Education has been thrust into a new landscape that questions how we approach teaching and learning. As the well-known proverb declares, “Necessity is the mother of invention.” To navigate the unknown of teaching and learning through a pandemic, the need for new approaches to education arose leading to rapid innovation in education. Educators were willing to try, fail, try, succeed, try and improve throughout the pandemic as a means to meet student needs. This approach will (and should) continue as we work to redefine what education can be.
What’s tech’s role in education? How about your efforts with this?
Technology serves many roles in education.
Using technology brings efficiency to teaching and leading with digital grade books, record keeping, online assessments, databases, and curricular resources.
The other, leveraging technology, requires intentionality in the use of technology to enhance and transform learning experiences.
This is where my time is spent.
I coach teachers beyond what is a tech tool to focus on how tech can enhance and extend a learning experience.
‘I coach teachers beyond what is a tech tool to focus on how tech can enhance and extend a learning experience.’
For example, I coached two English as a New Language teachers on how to use Flipgrid to capture students’ speaking over time to document performance and growth aligned to WIDA standards. This process promoted student ownership of their learning and empowered them to reflect on their own growth.
What’s ahead for education
Are there any specific trends to watch or any you are setting?
Trend 1: Digital Fabrication
“As part of the world leader in the digital fabrication ecosystem in Chattanooga, TN, I coach teachers and support students in leveraging digital tools and technology such as 3D printers, laser cutters, and micro:bits to design and prototype projects and solutions,” says Jessica Holloway, Innovation Coach at Hamilton County Department of Education in Chattanooga, Tenn. “Learning with digital fabrication brings content to life as students become problem solvers, creative thinkers, and empowered creators.”
Trend 2: Coding with Early Learners
“While there has been a lot of talk about computer science and coding with secondary students, I am shifting the focus to our early learners in elementary school,” says Holloway. “Teaching computational thinking, computer science, and coding to students in grades K-5 promotes critical thinking and problem-solving in all content areas. Starting early empowers students to think, create, and code as a way to make sense of their world and demonstrate their understanding of content and skills. My goal is for ALL early learners to develop a positive computer science identity and opt into computer science clubs and classes as they move forward in their educational journey.”

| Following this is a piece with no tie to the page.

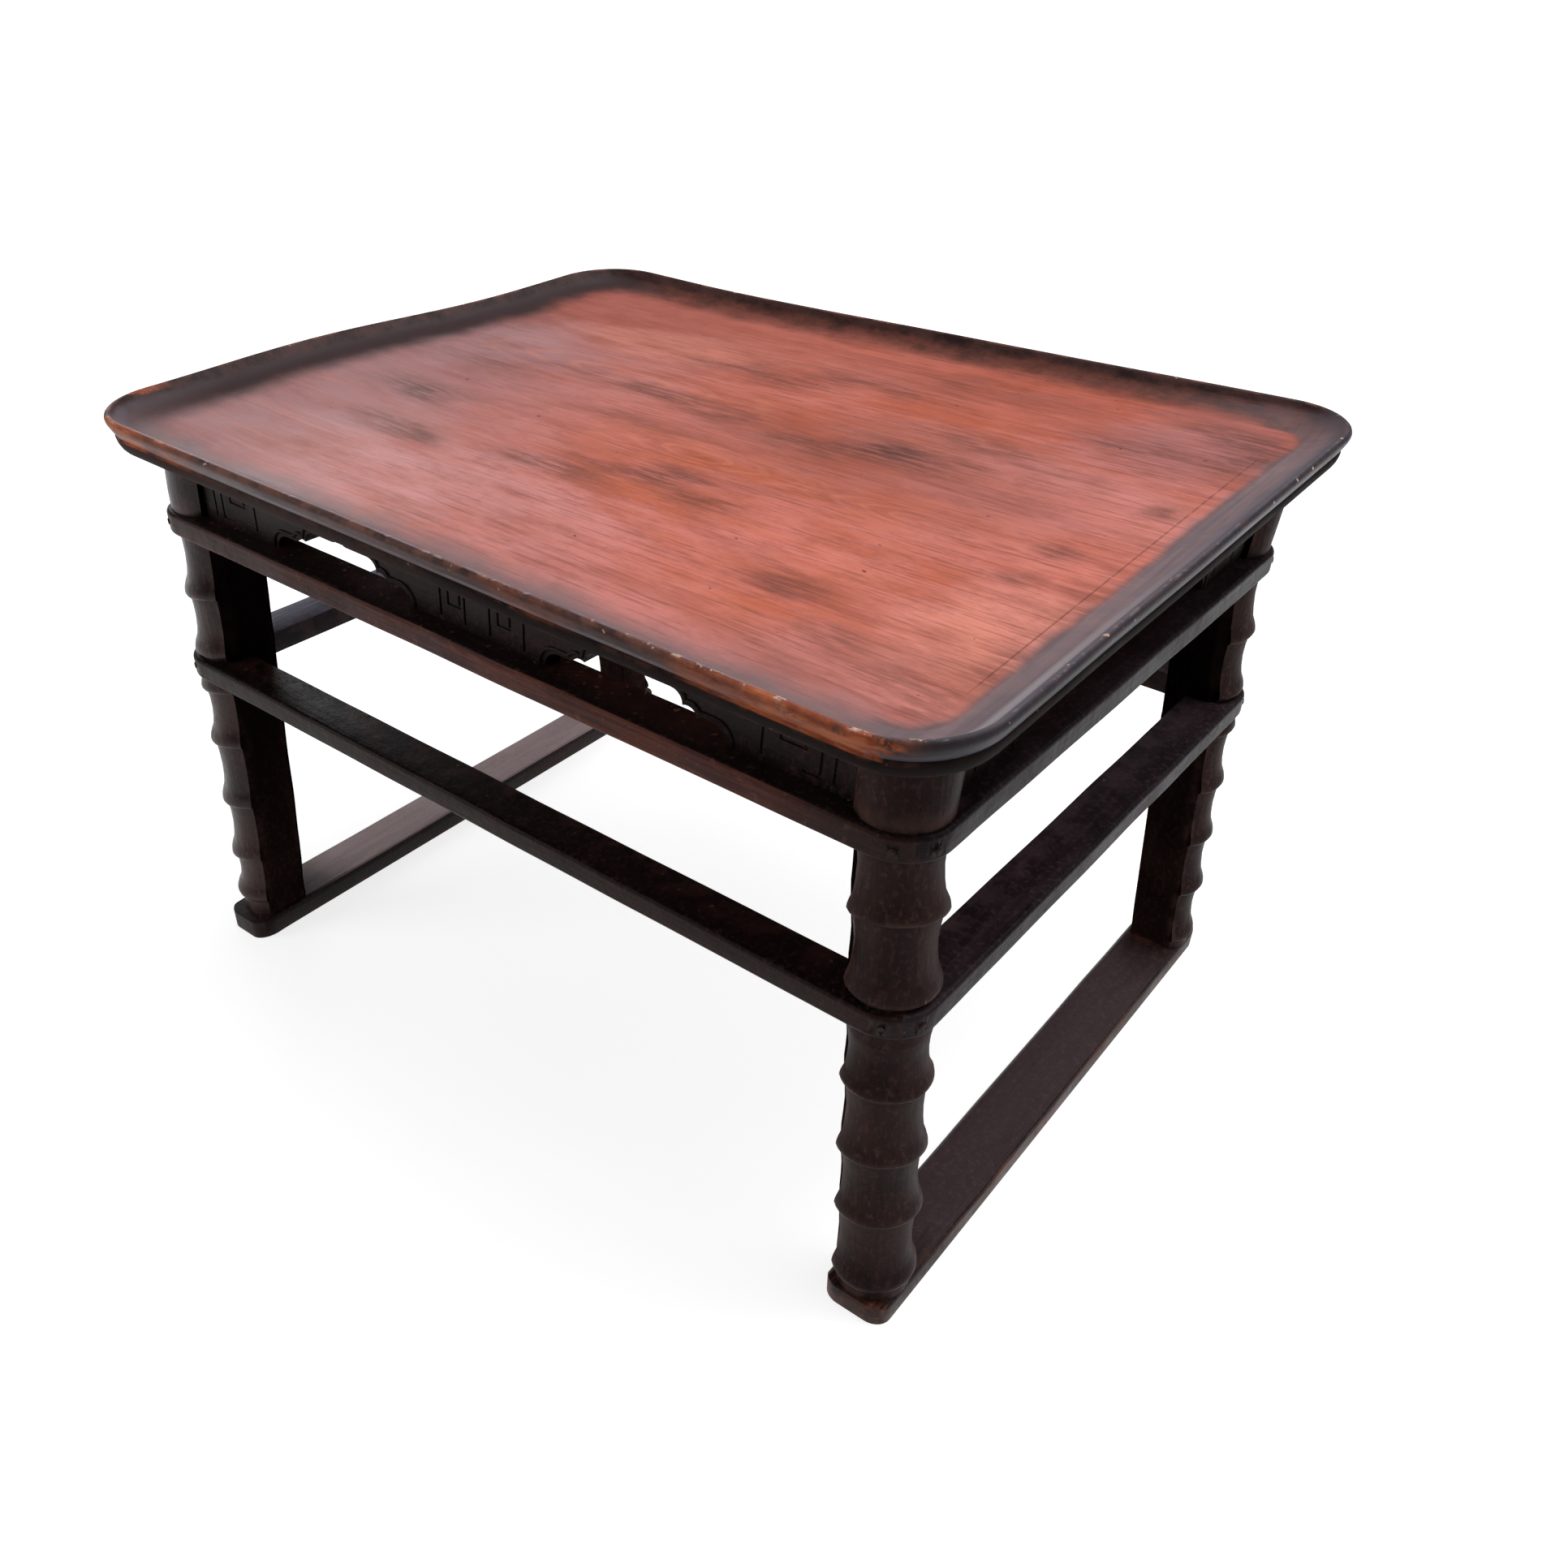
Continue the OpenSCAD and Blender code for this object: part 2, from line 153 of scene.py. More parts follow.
def smooth(piece, angle=30):
    """Shades the piece smooth and keeps the edges that turn by more than an angle crisp."""
    bpy.ops.object.select_all(action="DESELECT")
    piece.select_set(True)
    bpy.context.view_layer.objects.active = piece
    bpy.ops.object.shade_smooth_by_angle(angle=math.radians(angle))


# How the old frame has settled: how far each corner has moved at the ground, at the upper
# rails and at the tray, front left, front right, back left and back right
settled = {
    0: ((3.5, -8, 0), (-1, 3.5, 0), (-1, 0, 0), (0, 0, 0)),
    rail_top: ((0, 0, 0), (0, 0, 0), (0.5, 0.5, 0), (2.5, 1, 0.5)),
    underside: ((1, 0.5, -2.5), (1.5, 1.5, -5), (2, 1.5, -2.2), (6.5, 7.5, 8.5)),
}


def settle(piece):
    """Moves a piece's points as the old frame has moved, so that all its joints stay closed.
    Above the upper rails the left side also follows the tray where it has curled up."""
    for v in piece.data.vertices:
        x, y, z = v.co / mm
        k, m = 0.5 + x / tray_l, 0.5 + y / tray_w
        weights = ((1 - k) * (1 - m), k * (1 - m), (1 - k) * m, k * m)
        ground, middle, above = (sum((Vector(c) * w for c, w in zip(corners, weights)), Vector())
                                 for corners in settled.values())
        if z < rail_top:
            move = ground.lerp(middle, max(z, 0) / rail_top)
        else:
            share = min((z - rail_top) / (underside - rail_top), 1)
            move = middle.lerp(above, share)
            left = x + tray_l / 2
            back_curl = 3.6 * math.exp(-(left ** 2 + (y - 178) ** 2) / 75 ** 2)
            front_curl = 4 * math.exp(-(left / 70) ** 2 - ((y + 40) / 85) ** 2)
            move.z += share * back_curl
            move.z += share * front_curl
        v.co += move * mm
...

Trend 3: eSports is a trend to watch,” says Holloway.
“eSports is competitive, organized video gameplay. The popularity of eSports is rising as online video gaming becomes the norm and streaming services allow youth to view gamers in action. eSports provides a structured competition for youth to participate in and develop skills like problem-solving, communication, and strategic thinking. Over the next five years, I see eSports becoming more commonplace in schools across the United States.”
Any advice for other leaders in edtech?
Start with the need or the goal and then consider the best tech tool. Otherwise, you end up trying to force a fit rather than fulfilling the desired outcome. I’ve made this mistake and learned the hard way. Too often we learn about a tool and are eager to use it so we force it to fit, which frequently leads to frustration and misses the mark of its intended purpose. Be clear on what you want students to know and be able to do before selecting what tech will get them there.
Anything else you care to add or emphasize concerning education, technology, or the future of learning?
Thank you for the opportunity to share my thoughts and for elevating my work in edtech.